This isn’t earth-shattering or even surprising to those who knew me. I’d had moments of promise. I wrote better than my editors at most of the papers I worked for. I crafted compelling headlines. My ideas in budget meetings came to fruition and even became popular with readers.

The day I sat in HR, given a chance to explain away my latest photo caption error, the decision had been made. I was being fired — for the first time in my life. I’d managed to leave two weeks notice everywhere. Grocery stores. Pizza joints. A party warehouse. (Actually, I didn’t give notice from the shady gig selling impostor cologne out of my trunk. And I kept the remaining supply. I suspect this’ll resurface on Medium someday.)

Back to newspapers.

The lie began to keep a sunny disposition on my resume. Glow, glow, glow, glow. You’re fired. It’s hard to glow after that, especially from your career. Your dream job. At the paper where you busted a hump at afternoon rags and understaffed midsized newspapers. You reached your pinnacle — then got canned because you used the Iowa State mascot in a caption, not Iowa’s? It wasn’t as simple as that.

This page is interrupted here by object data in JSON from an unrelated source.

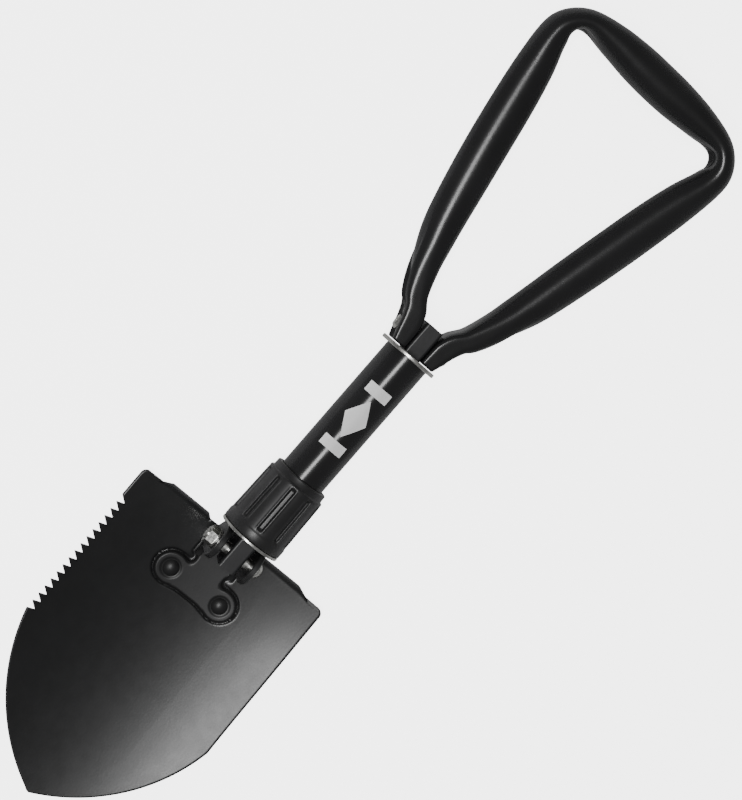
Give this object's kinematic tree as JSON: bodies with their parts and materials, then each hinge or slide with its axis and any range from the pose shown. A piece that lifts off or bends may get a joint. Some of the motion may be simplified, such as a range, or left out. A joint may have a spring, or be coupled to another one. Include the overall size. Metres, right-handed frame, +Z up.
{
  "type": "folding camp shovel",
  "caption": "Folding camp shovel with a saw-edged pointed blade, a sleeve-locked shaft with a screw collar, and a folding D-shaped tube handle.",
  "frame": {"origin": "bottom centre of the whole tool, laid on its back and fully open", "axes": "+X along the shaft from the blade to the grip, +Y towards the saw-toothed side, +Z up out of the blade's hollow side"},
  "size_m": [0.4705, 0.1222, 0.0433],
  "materials": {
    "blade_paint": "black powder coat on pressed steel, satin, fine orange peel",
    "bracket_paint": "black powder coat on bent steel, worn on the edges",
    "bar_paint": "black oxide and thin paint on bent steel channel",
    "sleeve_paint": "black gloss enamel on steel tube with a plain white printed badge",
    "handle_paint": "black semi-gloss enamel on bent steel tube",
    "collar_nylon": "black moulded nylon, faint grain",
    "zinc": "zinc plate, slightly dull and uneven",
    "ferrule_steel": "phosphated steel, dark grey"
  },
  "bodies": {
    "shaft": {"inner_bar": "bar_paint", "blade_bolt": "zinc", "blade_bolt_washer": "zinc", "blade_bolt_nut": "zinc", "handle_bolt": "zinc", "handle_bolt_washer": "zinc", "handle_bolt_nut": "zinc"},
    "blade_assembly": {"blade": "blade_paint", "blade_bracket": "bracket_paint", "blade_rivets": "bracket_paint"},
    "sleeve_assembly": {"sleeve": "sleeve_paint", "sleeve_ring": "zinc", "sleeve_ferrule": "ferrule_steel"},
    "collar_carrier": {"collar_washer": "zinc"},
    "collar_grip": {"collar": "collar_nylon"},
    "handle_assembly": {"handle": "handle_paint"}
  },
  "joints": [
    {"name": "blade_fold", "type": "hinge", "parent": "shaft", "child": "blade_assembly", "pos_m": [-0.0792, 0, 0.0265], "axis": [0, 1, 0], "range_deg": [0, 178]},
    {"name": "handle_fold", "type": "hinge", "parent": "shaft", "child": "handle_assembly", "pos_m": [0.0571, 0, 0.0265], "axis": [0, -1, 0], "range_deg": [0, 180]},
    {"name": "sleeve_slide", "type": "slide", "parent": "shaft", "child": "sleeve_assembly", "axis": [-1, 0, 0], "range_m": [0, 0.025]},
    {"name": "collar_travel", "type": "slide", "parent": "shaft", "child": "collar_carrier", "axis": [1, 0, 0], "range_m": [0, 0.003]},
    {"name": "collar_turn", "type": "hinge", "parent": "collar_carrier", "child": "collar_grip", "pos_m": [-0.0492, 0, 0.0265], "axis": [1, 0, 0], "range_deg": [0, 360]}
  ],
  "couplings": [
    {"joint": "sleeve_slide", "follows": "handle_fold", "m_per_rad": 0.0079576},
    {"joint": "collar_travel", "follows": "collar_turn", "m_per_rad": 0.0004774}
  ]
}
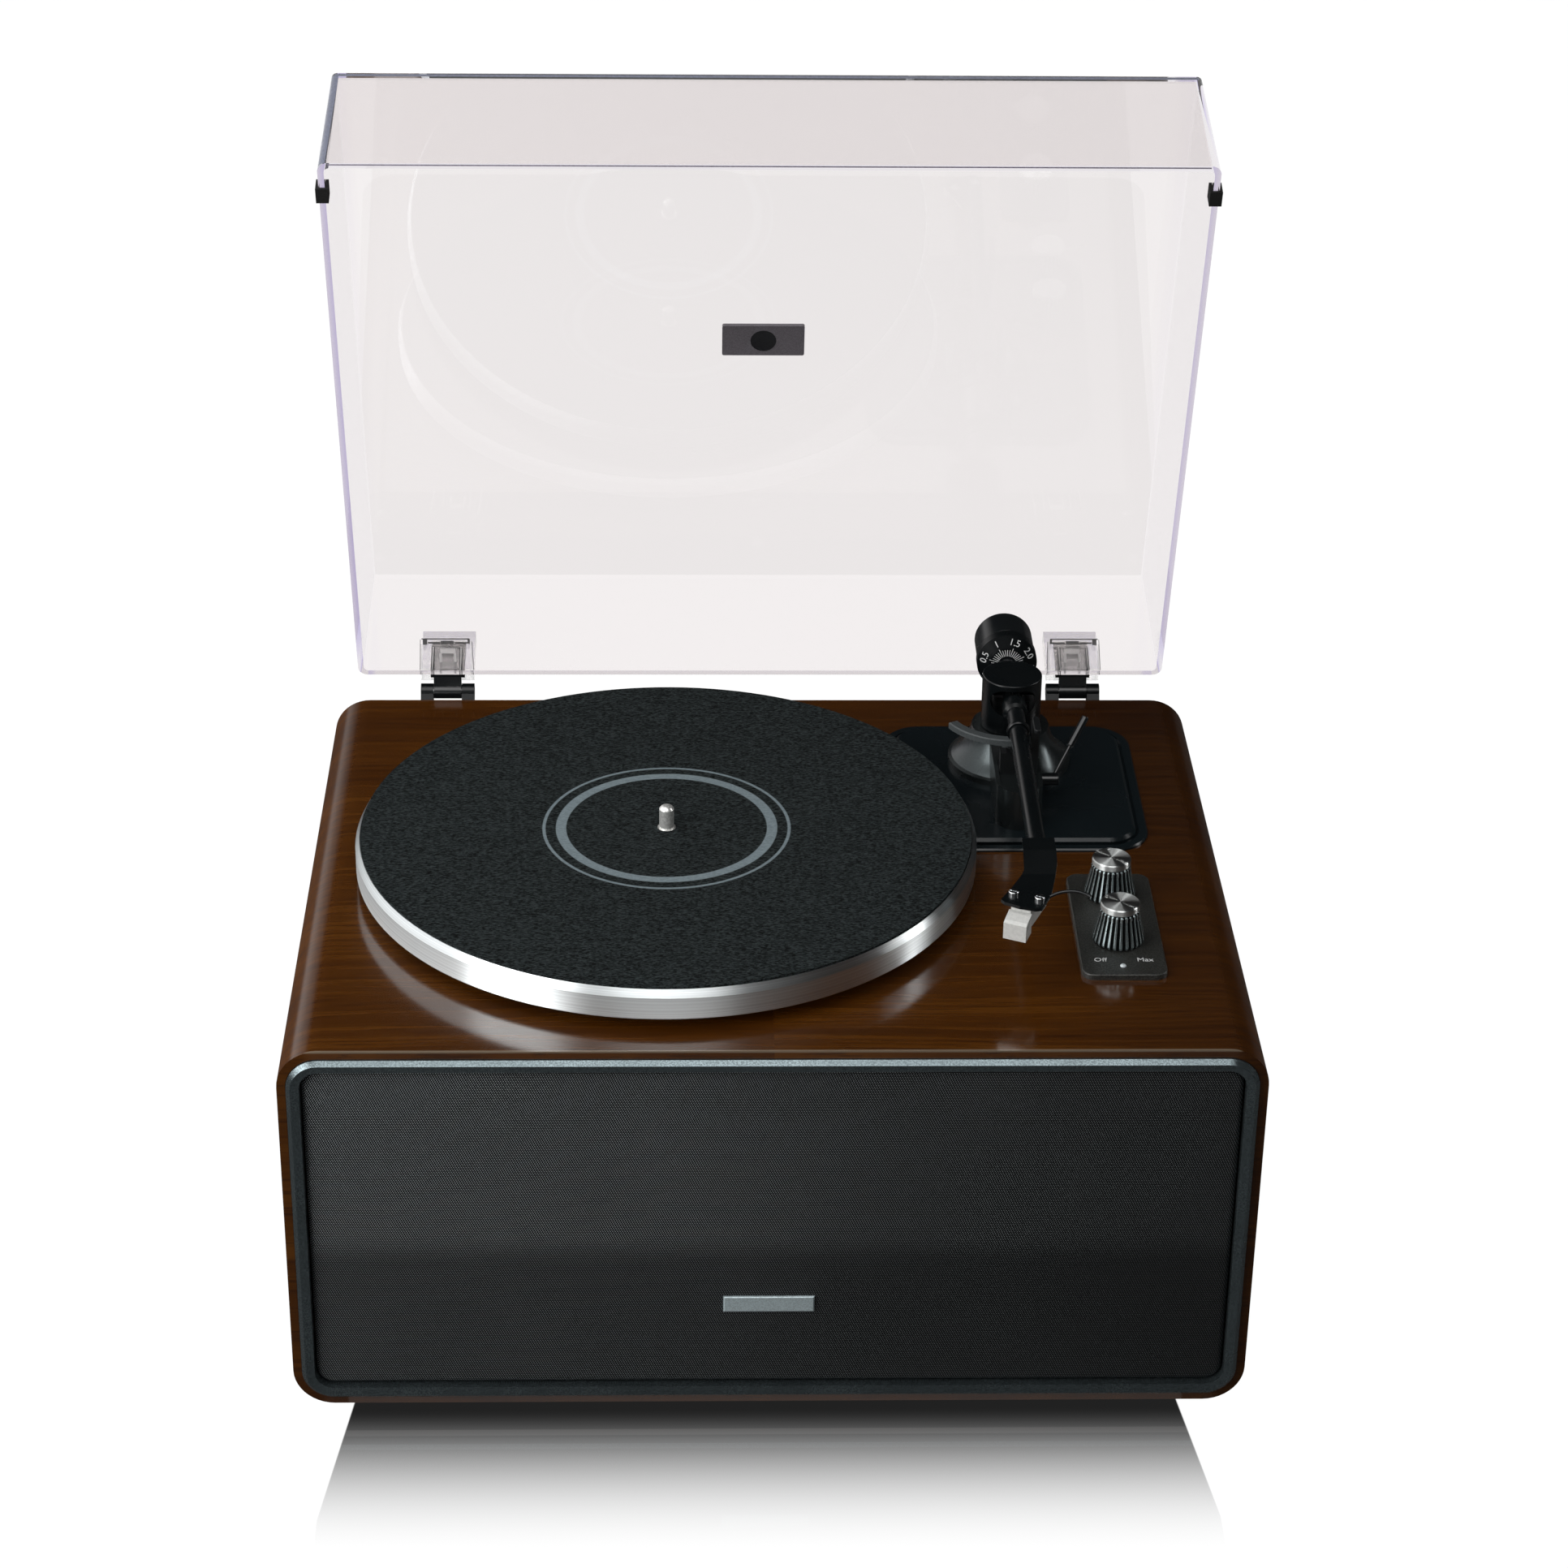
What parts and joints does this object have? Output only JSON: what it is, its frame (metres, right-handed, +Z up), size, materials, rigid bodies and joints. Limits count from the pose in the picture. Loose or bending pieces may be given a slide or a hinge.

But I had to lie on my resume. Spin a tale of leaving of my own accord. Because what employer would ever hire someone who’d been fired? You’re marked as damaged.

To breathe life into the lie, I related a tale of quitting on a Thursday, believing the specificity would make this a story of empowerment. It wasn’t unlike the compulsive liar who adds in all the details they’ve concocted so that it feels like they’ve covered their bases — and their asses.

I pushed the daily story budget to the middle of the table and declared no mas. Cinematic. Untrue. I’d prattled on about moral decay and inflexibility and although those weren’t completely fabricated, they were not any of the reasons my employment ended that day.

I got fired because I was no longer good at what I did.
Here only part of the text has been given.